### [Data shown]

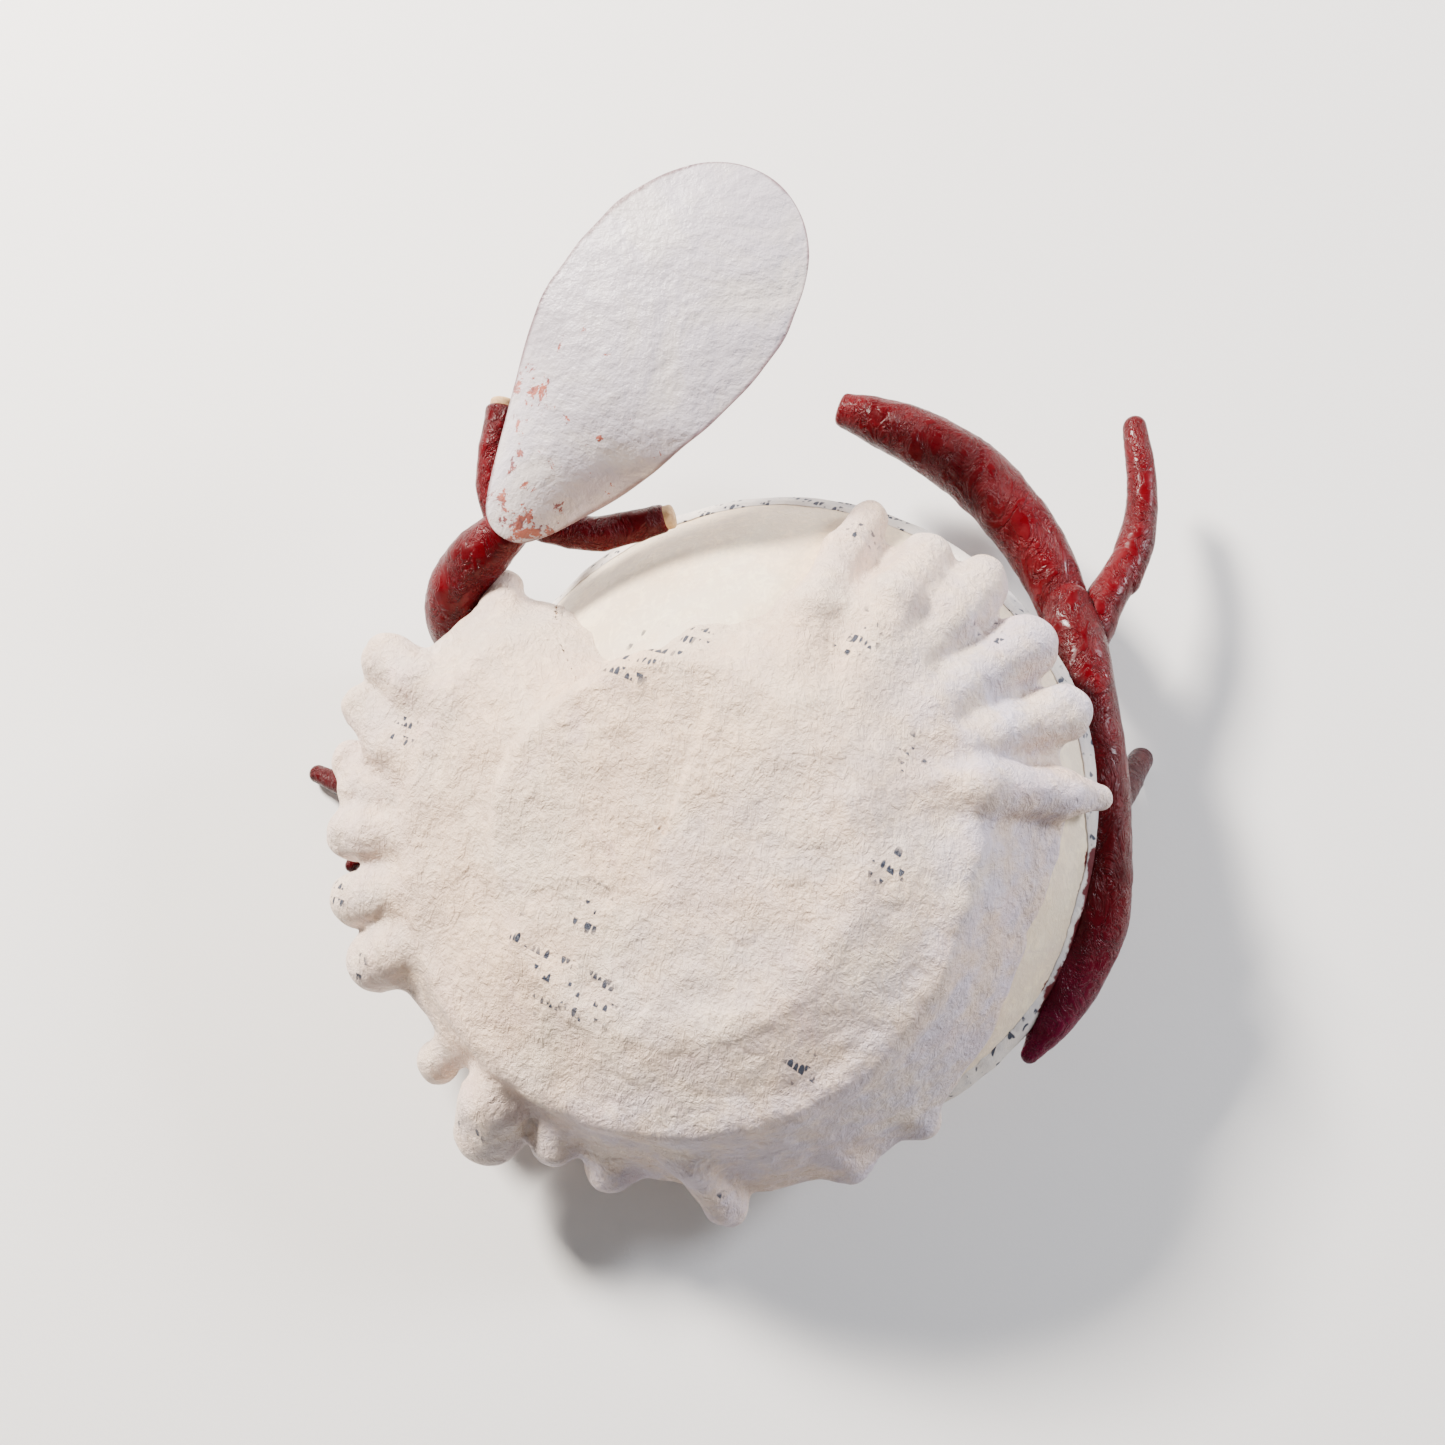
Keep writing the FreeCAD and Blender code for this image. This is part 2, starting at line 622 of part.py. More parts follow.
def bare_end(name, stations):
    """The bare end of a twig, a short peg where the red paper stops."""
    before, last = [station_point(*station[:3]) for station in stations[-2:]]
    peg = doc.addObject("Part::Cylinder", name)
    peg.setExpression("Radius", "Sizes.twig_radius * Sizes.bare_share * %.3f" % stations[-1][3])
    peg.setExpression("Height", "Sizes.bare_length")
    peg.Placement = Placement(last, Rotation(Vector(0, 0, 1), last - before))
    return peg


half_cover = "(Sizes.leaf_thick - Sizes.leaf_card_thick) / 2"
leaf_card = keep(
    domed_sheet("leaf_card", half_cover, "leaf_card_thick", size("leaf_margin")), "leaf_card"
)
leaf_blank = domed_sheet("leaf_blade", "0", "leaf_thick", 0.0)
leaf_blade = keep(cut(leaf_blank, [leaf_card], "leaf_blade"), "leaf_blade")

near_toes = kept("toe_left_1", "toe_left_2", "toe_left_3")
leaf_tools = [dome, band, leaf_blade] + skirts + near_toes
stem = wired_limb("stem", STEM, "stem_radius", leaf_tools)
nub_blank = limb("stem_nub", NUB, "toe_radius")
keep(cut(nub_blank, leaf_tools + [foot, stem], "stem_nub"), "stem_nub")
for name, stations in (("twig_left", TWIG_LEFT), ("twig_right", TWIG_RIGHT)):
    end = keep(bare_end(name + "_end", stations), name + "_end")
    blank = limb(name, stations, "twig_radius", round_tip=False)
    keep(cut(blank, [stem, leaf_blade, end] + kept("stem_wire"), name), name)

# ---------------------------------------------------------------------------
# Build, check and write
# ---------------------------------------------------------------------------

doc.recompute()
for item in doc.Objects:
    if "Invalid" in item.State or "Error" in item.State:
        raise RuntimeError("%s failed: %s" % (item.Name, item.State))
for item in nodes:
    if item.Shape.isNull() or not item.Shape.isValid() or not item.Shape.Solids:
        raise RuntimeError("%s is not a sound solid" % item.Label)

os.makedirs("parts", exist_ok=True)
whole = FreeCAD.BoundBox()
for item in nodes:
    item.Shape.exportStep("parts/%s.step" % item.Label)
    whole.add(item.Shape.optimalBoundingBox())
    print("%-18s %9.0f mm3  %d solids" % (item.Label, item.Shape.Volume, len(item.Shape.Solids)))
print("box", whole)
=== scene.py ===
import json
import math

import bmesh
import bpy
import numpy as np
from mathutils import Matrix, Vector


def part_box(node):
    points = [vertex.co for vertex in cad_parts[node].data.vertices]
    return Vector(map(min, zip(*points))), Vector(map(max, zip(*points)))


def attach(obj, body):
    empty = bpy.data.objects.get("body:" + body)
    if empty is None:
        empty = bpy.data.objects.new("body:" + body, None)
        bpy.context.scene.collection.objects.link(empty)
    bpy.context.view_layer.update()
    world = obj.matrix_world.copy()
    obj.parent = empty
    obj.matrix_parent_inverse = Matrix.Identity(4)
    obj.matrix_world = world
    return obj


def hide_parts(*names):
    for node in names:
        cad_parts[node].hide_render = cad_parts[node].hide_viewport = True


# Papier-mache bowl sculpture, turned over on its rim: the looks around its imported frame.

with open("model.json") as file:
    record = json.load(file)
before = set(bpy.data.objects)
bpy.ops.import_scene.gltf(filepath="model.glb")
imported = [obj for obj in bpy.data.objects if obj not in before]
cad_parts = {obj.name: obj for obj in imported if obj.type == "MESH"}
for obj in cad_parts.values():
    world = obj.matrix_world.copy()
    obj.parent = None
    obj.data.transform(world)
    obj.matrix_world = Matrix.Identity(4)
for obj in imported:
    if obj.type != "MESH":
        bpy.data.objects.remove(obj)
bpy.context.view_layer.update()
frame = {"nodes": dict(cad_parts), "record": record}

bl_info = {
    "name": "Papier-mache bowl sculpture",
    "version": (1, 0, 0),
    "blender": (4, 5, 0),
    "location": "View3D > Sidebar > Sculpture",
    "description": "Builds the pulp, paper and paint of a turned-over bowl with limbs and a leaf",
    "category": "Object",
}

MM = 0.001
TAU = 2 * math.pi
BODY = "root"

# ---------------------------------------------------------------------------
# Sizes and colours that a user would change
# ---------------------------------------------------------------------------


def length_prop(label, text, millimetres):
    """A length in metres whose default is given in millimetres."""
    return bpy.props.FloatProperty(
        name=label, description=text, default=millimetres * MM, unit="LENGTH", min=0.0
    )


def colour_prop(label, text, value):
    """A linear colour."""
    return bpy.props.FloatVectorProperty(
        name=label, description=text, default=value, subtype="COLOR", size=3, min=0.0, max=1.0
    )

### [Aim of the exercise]
Repeat, word for word, only the lines from the line holding "(item.Label, item.Shape.Volume, len(item.Shape.Solids)))" through the line holding "obj.matrix_parent_inverse = Matrix.Identity(4)", with both of those lines included.

### [The completed task]
    print("%-18s %9.0f mm3  %d solids" % (item.Label, item.Shape.Volume, len(item.Shape.Solids)))
print("box", whole)
=== scene.py ===
import json
import math

import bmesh
import bpy
import numpy as np
from mathutils import Matrix, Vector


def part_box(node):
    points = [vertex.co for vertex in cad_parts[node].data.vertices]
    return Vector(map(min, zip(*points))), Vector(map(max, zip(*points)))


def attach(obj, body):
    empty = bpy.data.objects.get("body:" + body)
    if empty is None:
        empty = bpy.data.objects.new("body:" + body, None)
        bpy.context.scene.collection.objects.link(empty)
    bpy.context.view_layer.update()
    world = obj.matrix_world.copy()
    obj.parent = empty
    obj.matrix_parent_inverse = Matrix.Identity(4)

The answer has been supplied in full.